__GIVEN DATA__
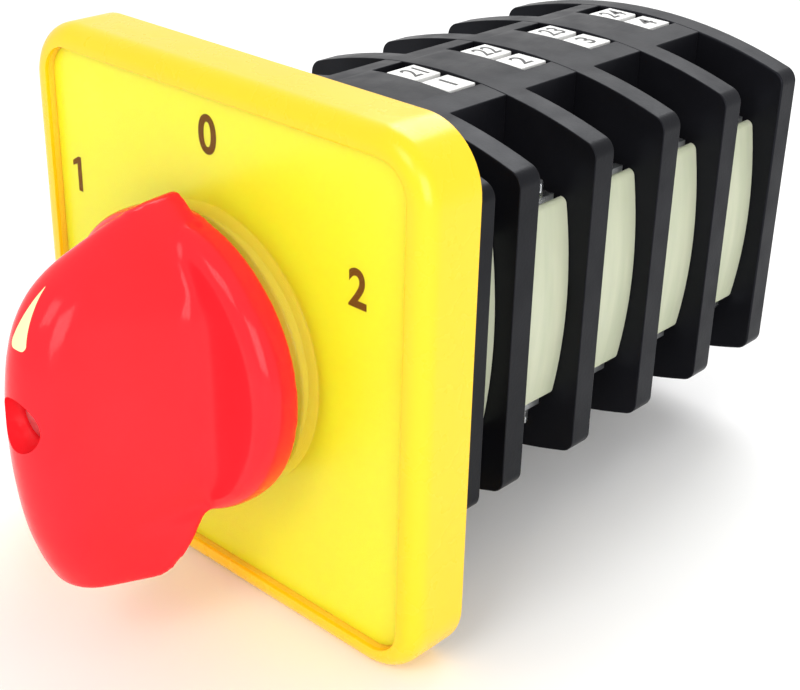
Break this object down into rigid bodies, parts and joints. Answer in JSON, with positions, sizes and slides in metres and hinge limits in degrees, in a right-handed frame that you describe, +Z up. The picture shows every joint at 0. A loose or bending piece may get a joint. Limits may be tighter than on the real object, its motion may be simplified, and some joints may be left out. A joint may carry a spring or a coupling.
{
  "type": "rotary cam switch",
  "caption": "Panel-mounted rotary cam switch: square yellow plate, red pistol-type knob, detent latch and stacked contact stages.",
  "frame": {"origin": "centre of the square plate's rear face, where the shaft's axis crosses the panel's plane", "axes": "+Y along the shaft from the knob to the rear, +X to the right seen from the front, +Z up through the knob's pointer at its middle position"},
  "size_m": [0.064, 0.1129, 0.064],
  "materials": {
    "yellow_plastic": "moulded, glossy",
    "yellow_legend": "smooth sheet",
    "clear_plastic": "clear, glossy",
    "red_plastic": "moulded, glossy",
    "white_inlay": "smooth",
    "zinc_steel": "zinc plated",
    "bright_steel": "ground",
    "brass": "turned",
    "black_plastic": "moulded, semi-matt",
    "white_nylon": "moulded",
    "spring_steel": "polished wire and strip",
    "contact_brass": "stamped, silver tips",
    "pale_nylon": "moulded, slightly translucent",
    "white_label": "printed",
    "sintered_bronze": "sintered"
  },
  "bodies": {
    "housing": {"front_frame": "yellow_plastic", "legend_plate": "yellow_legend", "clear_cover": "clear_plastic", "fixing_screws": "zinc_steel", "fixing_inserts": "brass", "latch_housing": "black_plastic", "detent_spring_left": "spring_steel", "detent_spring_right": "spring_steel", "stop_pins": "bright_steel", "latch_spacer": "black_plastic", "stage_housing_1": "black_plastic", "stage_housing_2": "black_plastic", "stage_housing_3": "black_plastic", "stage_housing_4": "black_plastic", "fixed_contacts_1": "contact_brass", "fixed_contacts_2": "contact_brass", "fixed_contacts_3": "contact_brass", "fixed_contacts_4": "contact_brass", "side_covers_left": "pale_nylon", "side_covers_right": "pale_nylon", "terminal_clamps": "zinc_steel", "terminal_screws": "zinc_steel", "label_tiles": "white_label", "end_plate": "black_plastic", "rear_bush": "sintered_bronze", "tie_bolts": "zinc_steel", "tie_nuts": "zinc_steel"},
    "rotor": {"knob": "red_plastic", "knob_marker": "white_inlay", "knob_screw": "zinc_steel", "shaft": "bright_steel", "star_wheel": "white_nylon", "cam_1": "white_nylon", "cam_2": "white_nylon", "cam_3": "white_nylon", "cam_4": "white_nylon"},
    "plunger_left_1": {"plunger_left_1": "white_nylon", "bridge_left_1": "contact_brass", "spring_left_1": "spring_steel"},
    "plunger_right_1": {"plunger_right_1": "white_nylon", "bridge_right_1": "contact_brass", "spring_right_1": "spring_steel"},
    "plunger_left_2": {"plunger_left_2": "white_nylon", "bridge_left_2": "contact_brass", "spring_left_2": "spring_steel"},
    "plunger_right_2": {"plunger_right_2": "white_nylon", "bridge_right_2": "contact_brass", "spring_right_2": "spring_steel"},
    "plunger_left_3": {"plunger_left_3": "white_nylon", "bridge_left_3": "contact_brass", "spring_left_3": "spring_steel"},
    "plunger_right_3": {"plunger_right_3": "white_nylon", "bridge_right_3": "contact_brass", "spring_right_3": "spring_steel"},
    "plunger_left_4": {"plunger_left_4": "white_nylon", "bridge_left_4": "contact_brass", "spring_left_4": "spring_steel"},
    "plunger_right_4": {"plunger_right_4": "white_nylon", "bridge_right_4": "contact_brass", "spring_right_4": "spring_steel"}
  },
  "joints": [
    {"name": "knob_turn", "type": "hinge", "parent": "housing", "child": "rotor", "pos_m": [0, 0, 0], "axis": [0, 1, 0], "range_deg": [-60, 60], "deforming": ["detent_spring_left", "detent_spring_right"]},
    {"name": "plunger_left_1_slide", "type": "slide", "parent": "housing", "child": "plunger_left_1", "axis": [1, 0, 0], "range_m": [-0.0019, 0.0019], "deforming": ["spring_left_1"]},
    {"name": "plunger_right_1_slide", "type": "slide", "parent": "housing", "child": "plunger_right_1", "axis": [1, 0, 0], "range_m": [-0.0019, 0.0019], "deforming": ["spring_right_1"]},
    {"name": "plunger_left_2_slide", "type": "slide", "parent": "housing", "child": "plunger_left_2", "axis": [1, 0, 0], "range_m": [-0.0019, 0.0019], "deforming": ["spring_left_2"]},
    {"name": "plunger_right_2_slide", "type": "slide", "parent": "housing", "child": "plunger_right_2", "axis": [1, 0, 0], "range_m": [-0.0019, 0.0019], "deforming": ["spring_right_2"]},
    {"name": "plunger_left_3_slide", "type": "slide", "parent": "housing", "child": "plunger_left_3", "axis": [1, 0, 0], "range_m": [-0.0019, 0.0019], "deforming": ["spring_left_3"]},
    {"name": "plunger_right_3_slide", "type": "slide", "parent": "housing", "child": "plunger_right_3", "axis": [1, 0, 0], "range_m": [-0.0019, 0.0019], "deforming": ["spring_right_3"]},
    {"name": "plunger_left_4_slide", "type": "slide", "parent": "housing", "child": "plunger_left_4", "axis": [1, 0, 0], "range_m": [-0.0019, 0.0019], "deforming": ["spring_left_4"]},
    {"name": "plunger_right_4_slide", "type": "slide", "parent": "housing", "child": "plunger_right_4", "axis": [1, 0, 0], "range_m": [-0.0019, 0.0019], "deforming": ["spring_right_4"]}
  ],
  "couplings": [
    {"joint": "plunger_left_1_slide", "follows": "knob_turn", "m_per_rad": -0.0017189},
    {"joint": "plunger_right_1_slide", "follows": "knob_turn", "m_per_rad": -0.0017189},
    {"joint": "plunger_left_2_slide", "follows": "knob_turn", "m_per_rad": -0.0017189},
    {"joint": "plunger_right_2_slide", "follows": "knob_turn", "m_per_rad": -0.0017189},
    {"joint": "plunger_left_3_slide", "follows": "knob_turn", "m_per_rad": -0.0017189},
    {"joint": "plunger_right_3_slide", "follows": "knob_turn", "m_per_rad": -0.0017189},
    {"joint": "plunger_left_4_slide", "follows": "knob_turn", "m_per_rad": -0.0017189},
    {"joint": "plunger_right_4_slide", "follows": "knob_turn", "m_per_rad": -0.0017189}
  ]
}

__REQUIRED WORK__
Which lines hold the word "hinge"? Copy every one of them.

__WRITTEN RESPONSE__
Break this object down into rigid bodies, parts and joints. Answer in JSON, with positions, sizes and slides in metres and hinge limits in degrees, in a right-handed frame that you describe, +Z up. The picture shows every joint at 0. A loose or bending piece may get a joint. Limits may be tighter than on the real object, its motion may be simplified, and some joints may be left out. A joint may carry a spring or a coupling.
    {"name": "knob_turn", "type": "hinge", "parent": "housing", "child": "rotor", "pos_m": [0, 0, 0], "axis": [0, 1, 0], "range_deg": [-60, 60], "deforming": ["detent_spring_left", "detent_spring_right"]},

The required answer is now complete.